Supplied data ->
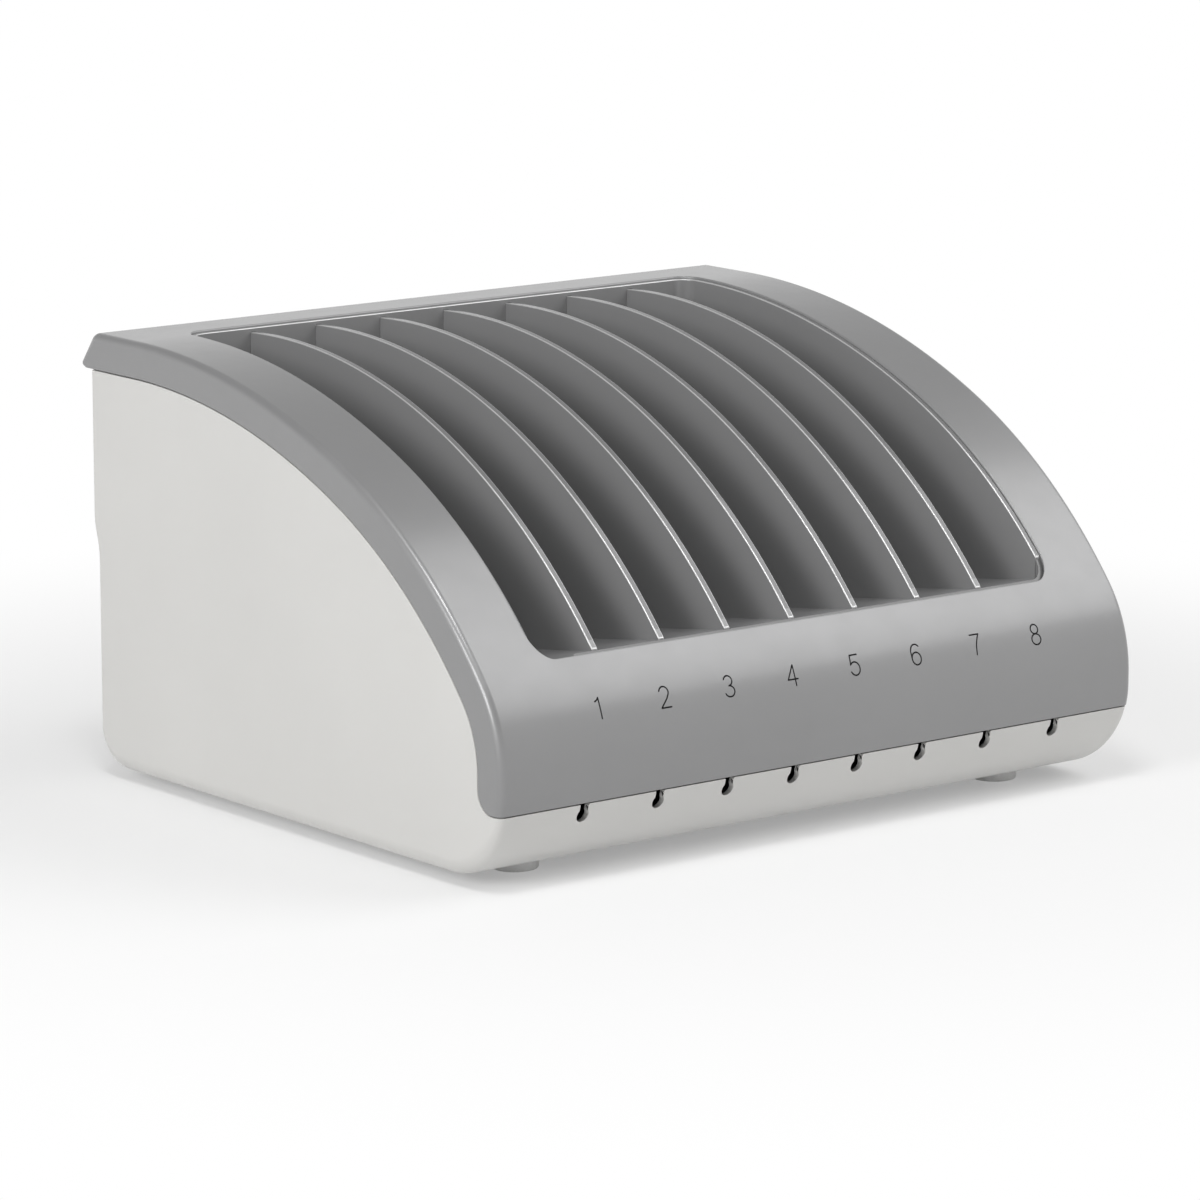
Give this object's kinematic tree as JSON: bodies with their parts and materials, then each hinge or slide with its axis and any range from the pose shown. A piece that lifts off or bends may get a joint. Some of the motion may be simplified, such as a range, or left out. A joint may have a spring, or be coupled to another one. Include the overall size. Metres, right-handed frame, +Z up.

---

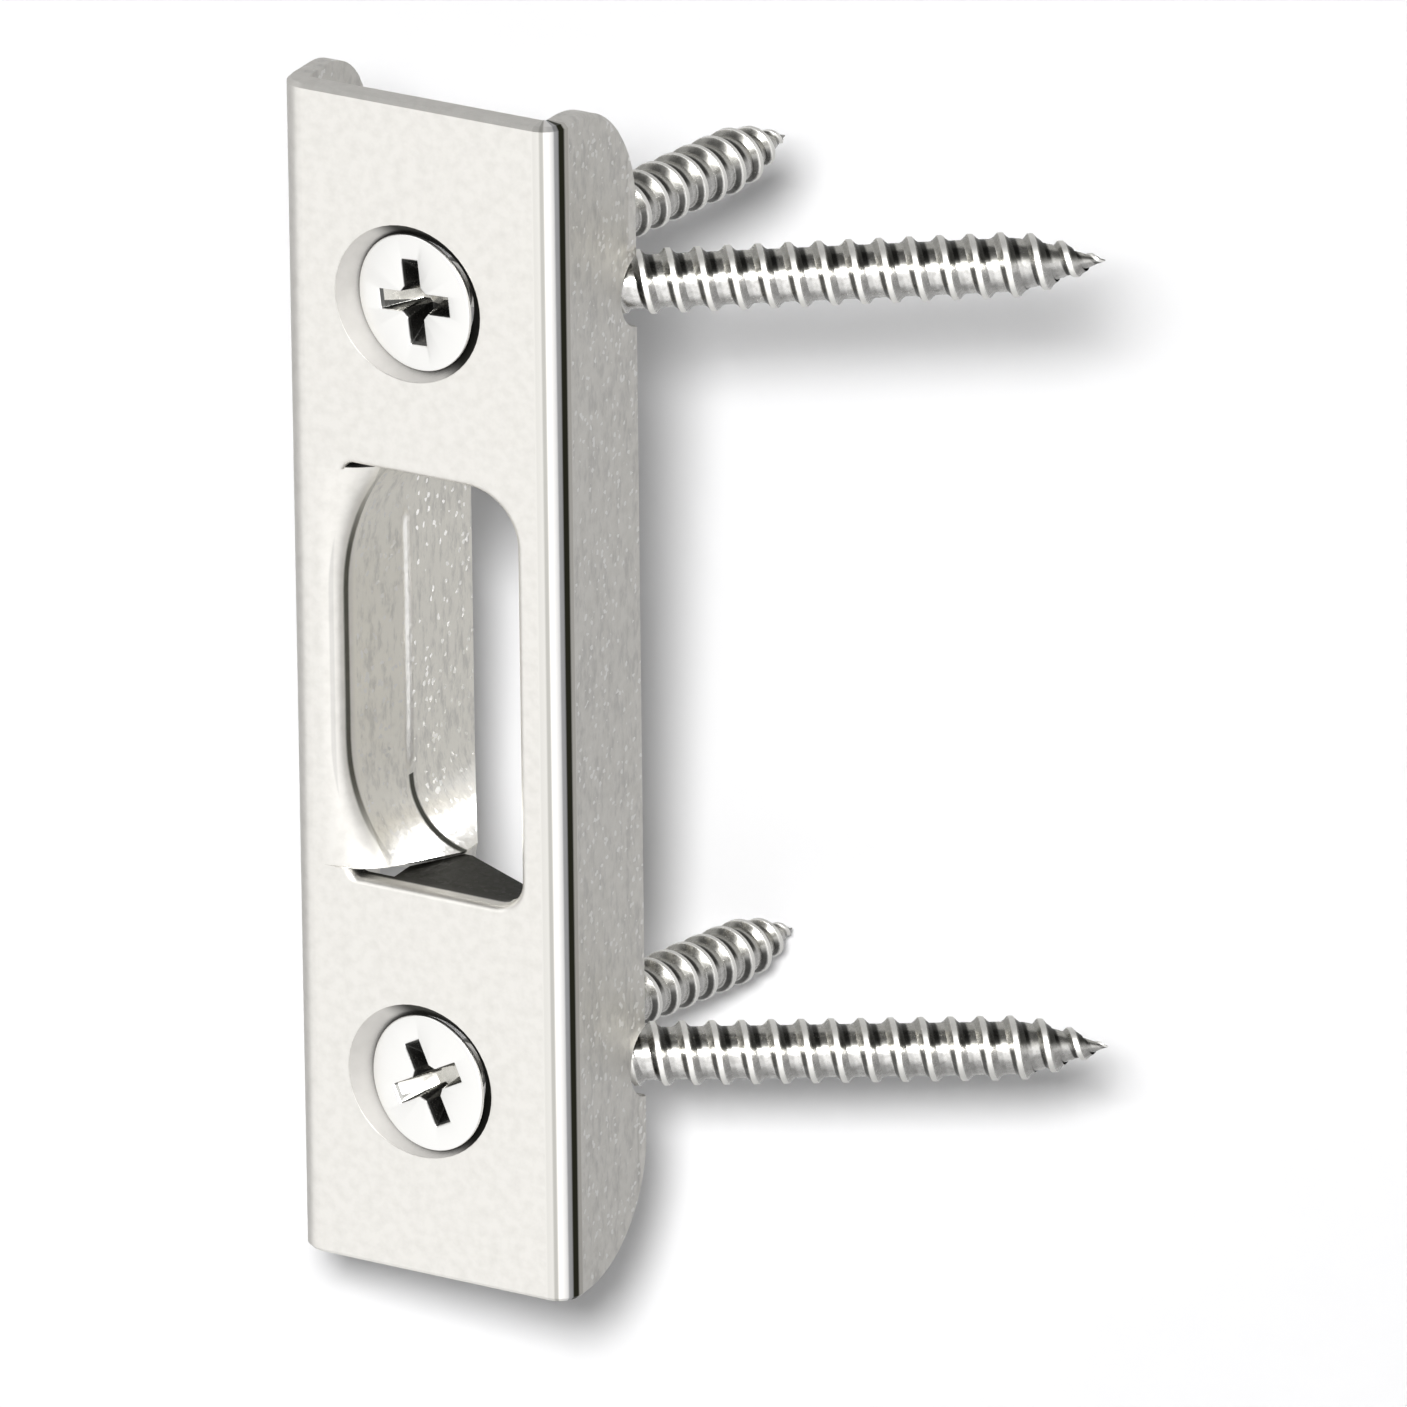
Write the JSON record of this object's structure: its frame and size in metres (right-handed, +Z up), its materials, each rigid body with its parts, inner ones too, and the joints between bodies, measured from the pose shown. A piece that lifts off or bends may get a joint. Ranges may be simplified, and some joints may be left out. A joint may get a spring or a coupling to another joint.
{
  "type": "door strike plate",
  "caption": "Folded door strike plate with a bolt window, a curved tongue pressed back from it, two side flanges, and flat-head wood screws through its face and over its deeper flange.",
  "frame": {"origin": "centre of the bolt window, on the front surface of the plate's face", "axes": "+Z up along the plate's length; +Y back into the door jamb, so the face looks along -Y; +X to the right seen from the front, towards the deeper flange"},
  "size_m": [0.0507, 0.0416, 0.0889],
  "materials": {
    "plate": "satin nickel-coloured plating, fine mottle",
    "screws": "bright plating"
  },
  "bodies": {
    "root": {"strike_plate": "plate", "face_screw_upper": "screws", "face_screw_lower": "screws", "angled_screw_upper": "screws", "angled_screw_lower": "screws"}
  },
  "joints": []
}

What to produce -> Across the material above, how many lines include the string "pose"? Only the number is wanted.

Answer to the problem -> 2